To calculate your probable raw score, you must refer to the official marking scheme mentioned in the notification. If the marking scheme is not clearly available on the portal, treat assumptions cautiously.

General method:


Expected Score = (Correct Answers × Marks per Question)
− (Wrong Answers × Negative Marks, if applicable)

Important reality check:

  • Raw score is not the final merit score.
  • Normalisation (if multiple shifts), category-wise cut-offs, and vacancies will impact final results.
  • Two candidates with the same raw score may not have the same outcome.

Use this calculation to understand range, not certainty.


5. Cut-Off Expectations (Reality Check)

Cut-offs depend on multiple variables:

  • Number of candidates actually appeared
  • Difficulty level across shifts
  • Category-wise vacancies
  • Overall performance distribution

Previous MP Police exams suggest that cut-offs can fluctuate significantly year to year.
Guessing an exact cut-off now is misleading.

Instead of asking “Will I clear?”, ask:

  • Am I comfortably above average?
  • Am I in a borderline zone?
  • Am I clearly below likely thresholds?

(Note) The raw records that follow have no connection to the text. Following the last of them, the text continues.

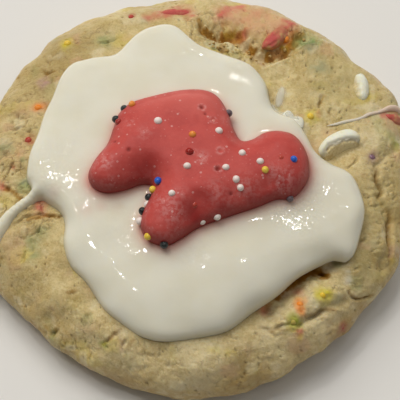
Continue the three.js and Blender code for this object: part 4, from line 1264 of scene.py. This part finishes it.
def make_patches_group():
    """Patches: noise cut at a level into ragged soft-edged patches, from 0 to 1."""
    kit, given, out = new_group("Ragged patches", {"Patch Size": 0.002, "Level": 0.5}, ["Mask"])
    field = kit.cloud(given["Place"], kit.math("DIVIDE", 1.0, given["Patch Size"]), 5.0, 0.65)
    low = kit.math("SUBTRACT", given["Level"], 0.08)
    high = kit.math("ADD", given["Level"], 0.12)
    kit.put(out["Mask"], kit.ramp(field, low, high))


class Finish(NodeKit):
    """A material with one Principled shader, whose base colour is built up in layers."""

    def __init__(self, name, looks, base, plain):
        """The shader with its plain values and the colour of the lowest layer."""
        self.material = bpy.data.materials.new(name)
        self.material.use_nodes = True
        super().__init__(self.material.node_tree)
        self.shader = self.tree.nodes["Principled BSDF"].inputs
        for socket, value in plain.items():
            self.shader[socket].default_value = value
        self.looks = looks
        self.base = self.colour(base)
        self.place = self.node("TexCoord").outputs["Object"]

    def colour(self, value):
        """A colour by its name in the settings, or as it is."""
        return self.looks[value] if isinstance(value, str) else value

    def group(self, name, sizes):
        """The outputs of a shared group, at the point's place on the piece."""
        return self.node("Group", {"Place": self.place, **sizes},
                         node_tree=bpy.data.node_groups[name]).outputs

    def grain(self, size):
        """Shade and height of a grain of the given size."""
        outputs = self.group("Baked grain", {"Grain Size": size})
        return outputs["Shade"], outputs["Height"]

    def patches(self, size, level):
        """A mask of ragged patches."""
        return self.group("Ragged patches", {"Patch Size": size, "Level": level})["Mask"]

    def specks(self, spacing, size, share):
        """A mask of scattered specks."""
        sizes = {"Spacing": spacing, "Size": size, "Share": share}
        return self.group("Scattered specks", sizes)["Mask"]

    def field(self, name, output="Fac"):
        """A piece's own field, by name."""
        return self.node("Attribute", attribute_name=name).outputs[output]

    def cover(self, colour, mask, strength=None):
        """Lays a colour over the base where the mask says, and as strongly as it is told."""
        if strength is not None:
            mask = self.times(mask, strength)
        self.base = self.mix(mask, self.base, self.colour(colour))

    def bump(self, height, distance, strength, under=None):
        """A normal from a height field over another normal, with the distance in metres."""
        inputs = {"Height": height, "Distance": distance, "Strength": strength}
        if under is not None:
            inputs["Normal"] = under
        return self.node("Bump", inputs).outputs[0]

    def done(self, **sockets):
        """The material, with its base colour and the given sockets joined to the shader."""
        self.put(self.shader["Base Color"], self.base)
        for name, value in sockets.items():
            self.put(self.shader[name.replace("_", " ")], value)
        return self.material


# ================ materials
def dough_material(looks):
    """Baked dough: pale and toasted patches under a fine grain, brown in cracks and pits, partly
    browned crust and partly painted shade, with painted shade in the low grains, darker beside
    the icing, partly soaked and partly painted shade, and the dye that ran from baked-in pieces."""
    finish = Finish("Baked dough", looks, "pale", {
        "Subsurface Radius": (1.0, 0.7, 0.4), "Subsurface Scale": 0.001})
    shade, height = finish.grain(0.00035)
    for size, level, strength, colour in (
            (0.006, 0.5, 1.0, "golden"), (0.0021, 0.55, 0.25, "rosy"),
            (0.0017, 0.55, 0.7, "light_crumb"), (0.0031, 0.53, 0.65, "ochre"),
            (0.0013, 0.55, 0.6, "ochre"), (0.0007, 0.57, 0.5, "light_crumb")):
        finish.cover(colour, finish.patches(size, level), strength)
    finish.cover("tan", finish.field("tanned"), 0.85)
    rim = finish.field("rim")
    finish.cover("toasted_rim", finish.times(rim, finish.patches(0.0033, 0.45)), 0.8)
    finish.cover("light_crumb", finish.times(rim, finish.patches(0.0024, 0.54)), 0.65)
    # Partly soaked dough and partly painted shade beside the icing.
    finish.cover("buttery", finish.field("soaked"), 0.6)
    finish.cover("light_crumb", finish.ramp(shade, 0.3, 0.7), 0.35)
    # Painted shade in the low grains.
    finish.cover("crust", finish.ramp(height, 0.44, 0.3, 0.0, 0.2))
    cracks = finish.group("Fine cracks", {"Cell": 0.0015})["Mask"]
    cracked = finish.times(finish.times(cracks, finish.patches(0.0014, 0.56)),
                           finish.math("ADD", 0.12, finish.field("rough")))
    finish.cover("crust", cracked, 0.6)
    # Browned crust and painted shade in the recesses.
    finish.cover("crust", finish.field("hollow"))
    flecked = finish.times(finish.ramp(shade, 0.42, 0.68), 0.45)
    toast = finish.field("toast")
    finish.cover(finish.mix(flecked, looks["caramel"], looks["toasted_rim"]), toast)
    ragged = finish.ramp(shade, 0.25, 0.6, 0.6, 1.0)
    finish.cover(finish.field("dye", "Color"), finish.field("dye_amount"), ragged)
    split = finish.bump(finish.math("SUBTRACT", 1.0, cracked), 0.00014, 0.8)
    lumpy = finish.bump(finish.grain(0.0009)[1], 0.00018, 0.6, split)
    return finish.done(
        Subsurface_Weight=finish.ramp(toast, 0.0, 1.0, 0.4, 0.05),
        Specular_IOR_Level=finish.ramp(toast, 0.0, 0.8, 0.5, 0.06),
        Roughness=finish.ramp(shade, 0.3, 0.7, 0.28, 0.6),
        Normal=finish.bump(height, 0.00016, 0.6, lumpy))


def icing_material(name, looks, see_through=False):
    """Set icing: warm white and deep, glossy with a fine ripple that breaks up the highlights,
    pinkish where the pink coating bled into it, and yellower where it is thin."""
    finish = Finish(name, looks, "icing", {
        "Subsurface Weight": 0.45, "Subsurface Radius": (1.0, 0.85, 0.6),
        "Subsurface Scale": 0.0016, "Specular IOR Level": 0.5, "IOR": 1.45})
    finish.cover("icing_warm", finish.ramp(finish.cloud(finish.place, 140.0, 2.0), 0.35, 0.65))
    finish.cover("icing_pink", finish.field("bleed"))
    finish.cover("icing_thin", finish.field("thin"), 0.35)
    rippled = finish.times(finish.cloud(finish.place, 1000.0, 1.5), finish.field("rippled"))
    film = {"Alpha": finish.ramp(finish.field("body"), 0.0, 1.0, 0.05, 0.65)} if see_through else {}
    return finish.done(
        Roughness=finish.ramp(finish.grain(0.00045)[0], 0.35, 0.65, 0.03, 0.08),
        Normal=finish.bump(rippled, 0.00012, 1.0), **film)


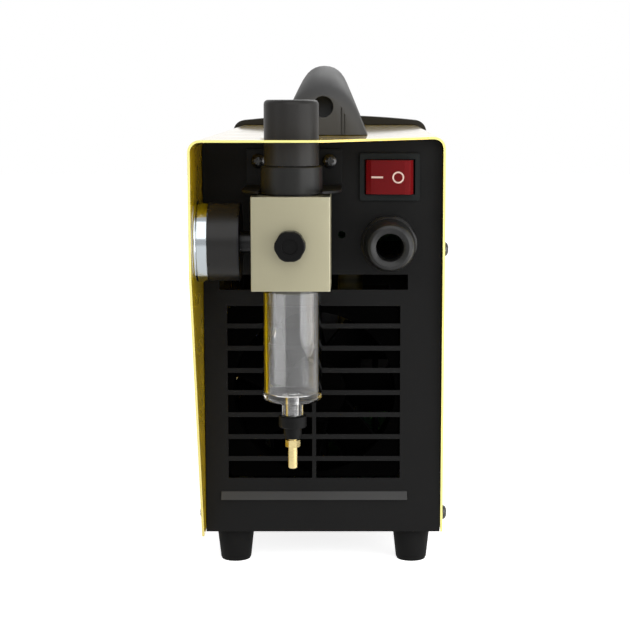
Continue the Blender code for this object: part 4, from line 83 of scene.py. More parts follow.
# The switch's rocker and its marks
ROCKER_TILT = radians(-9)
ROCKER_PIVOT = (35.5 * MM, 0.1 * MM, 191.5 * MM)  # x, y from the panel, z from its bottom
ROCKER_FACE = 6.3 * MM  # from its pivot
MARK_LIFT = 0.06 * MM
MARK_SUNK = 0.15 * MM
DASH_X = -5.75 * MM
DASH_LENGTH = 6.2 * MM
DASH_WIDTH = 0.95 * MM
CIRCLE_X = 5.35 * MM
CIRCLE_OUTER = 3.1 * MM
CIRCLE_INNER = 2.3 * MM

# The rolled lip of the gauge's ring
LIP_INNER = 17.4 * MM
LIP_DEPTH = 1.7 * MM
LIP_ROUND = 0.8 * MM
LIP_STEPS = 4  # in each of its two rounds
LIP_SEGMENTS = 72

# Both scales
TICK_HEIGHT = 0.08 * MM
NUMBER_SIZE = 3.4 * MM
NUMBER_HEIGHT = 0.04 * MM

# The gauge's scale
GAUGE_SWEEP = radians(270)
GAUGE_START = radians(-45)
GAUGE_LAST = 10
TICKS_TO_A_UNIT = 5
GAUGE_TICK_END = 16.2 * MM  # from the dial's middle
LONG_TICK = (2.4 * MM, 0.45 * MM)  # length, width
SHORT_TICK = (1.3 * MM, 0.22 * MM)
GAUGE_LINE = (16.6 * MM, 16.3 * MM)  # the line round the ticks
GAUGE_NUMBER_RADIUS = 11.2 * MM

# The current knob's scale
CURRENT_SWEEP = radians(150)
CURRENT_STEPS = 10
FIRST_AMPS = 20
AMPS_A_STEP = 2
CURRENT_TICK_START = 16.0 * MM  # from the knob's middle
CURRENT_TICKS = (2.6 * MM, 1.6 * MM)  # lengths, at a number and between two
CURRENT_TICK_WIDTH = 0.5 * MM
CURRENT_NUMBER_RADIUS = 22.0 * MM

# The digits behind the display window
DIGIT_SPACING = 10.5 * MM
DIGIT_HALF_HEIGHT = 5.6 * MM
DIGIT_WIDTH = 5.2 * MM
STROKE_WIDTH = 0.9 * MM
STROKE_GAP = 1.2 * MM  # by which an upright stroke is shorter than half the height
STROKE_HEIGHT = 0.05 * MM

# Light
SKY_LEVEL = 0.30
FLOOR_SIZE = 8.0
FLOOR_ALBEDO = 0.80
FLOOR_LIFT = 0.83
UNIT_MIDDLE = (0.0, 0.0, 0.12)
SOFTBOXES = (  # name, place, width and height, watts, what it is aimed at
    ("key", (0.15, -1.35, 1.15), (1.4, 1.5), 14.0, (0.0, -0.2, 0.17)),
    # Near, level with the regulator and aimed at it
    ("right", (0.394, -0.356, 0.20), (0.54, 0.37), 2.3, (-0.014, -0.166, 0.20)),
    ("left", (-1.30, -0.90, 0.60), (0.7, 1.2), 3.0, UNIT_MIDDLE),
    ("front", (0.4, 1.5, 1.3), (1.2, 1.0), 7.0, UNIT_MIDDLE),
)

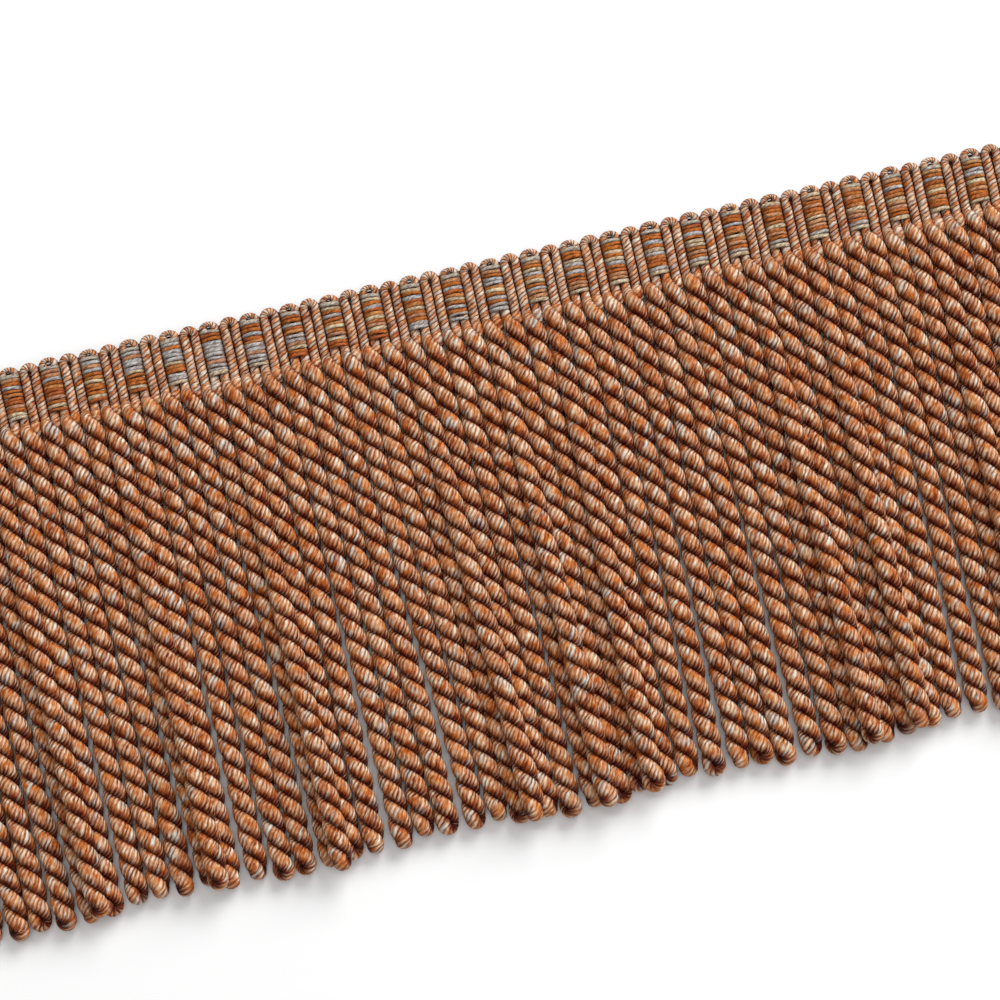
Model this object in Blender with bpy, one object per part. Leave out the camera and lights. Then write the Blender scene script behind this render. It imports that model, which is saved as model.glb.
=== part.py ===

This framing leads to better decisions.


6. Objection Process - Who Should Raise It & Who Shouldn’t

You should raise an objection if:

  • The official answer is factually incorrect
  • You have standard textbook or government source proof
  • The question itself is flawed or ambiguous

You should NOT raise an objection if:

  • Your answer was wrong due to misunderstanding
  • You are emotionally attached to a guess
  • You are objecting just because others are doing so

Cost vs benefit matters.
Objections require effort, documentation, and sometimes a fee. Frivolous objections waste money and energy without improving outcomes.


7. What to Do After the Answer Key

If your score is high:

  • Start preparing for the next stage (PET, PST, interview if applicable)
  • Maintain physical fitness and document readiness
  • Do not relax completely-selection is multi-stage

If your score is borderline:

  • Raise valid objections where applicable
  • Prepare simultaneously for next stage and backup exams
  • Avoid daily score comparisons with others

If your score is low:

  • Accept it honestly and early
  • Analyse where preparation fell short
  • Use this experience to recalibrate strategy for upcoming police/defence exams

This phase is about decisions, not denial.


8. Timeline Ahead - What Comes Next

Based on MPESB’s standard process:

  1. Objection window closes - January 26, 2026
  2. Objections reviewed by subject experts
  3. Final answer key released (date not available yet)
  4. Result declaration
  5. Physical tests / further stages as per notification

Candidates should monitor only the official ESB MP website for updates.


9. Pros & Cons of the Answer Key Phase

Pros:

  • Transparency in evaluation
  • Opportunity to correct genuine errors
  • Early self-assessment

Cons:

  • Overthinking and stress
  • Obsession with unofficial cut-off predictions
  • Emotional burnout before results

The answer key is a tool, not a verdict.


10. Candidate Checklist

  • Response sheet downloaded and saved
  • Provisional answer key checked carefully
  • Objection proof (book/page reference) ready, if applicable
  • Objection submitted before deadline (if needed)
  • Physical and document preparation started
  • Result-related rumours ignored

11. Conclusion

The release of the MP Police ASI and Subedar answer key is not about instant celebration or despair. It is about clarity, maturity, and informed action.
Candidates who use this phase calmly tend to perform better in later stages-regardless of outcome.

Focus on what you can control. Let the process take its course.


12. Frequently Asked Questions (FAQ)

Q1. Is this the final answer key?
No. This is a provisional answer key. Final key will be released after objection review.

Q2. Can marks change after objections?
Yes, but only if objections are valid and accepted.

Q3. When will results be declared?
Exact date is not available yet. Follow the official website only.

Q4. Is it compulsory to raise objections?
No. Only raise objections if there is a genuine, provable error.

Q5. Does a good raw score guarantee selection?
No. Final selection depends on multiple stages and factors beyond the written exam.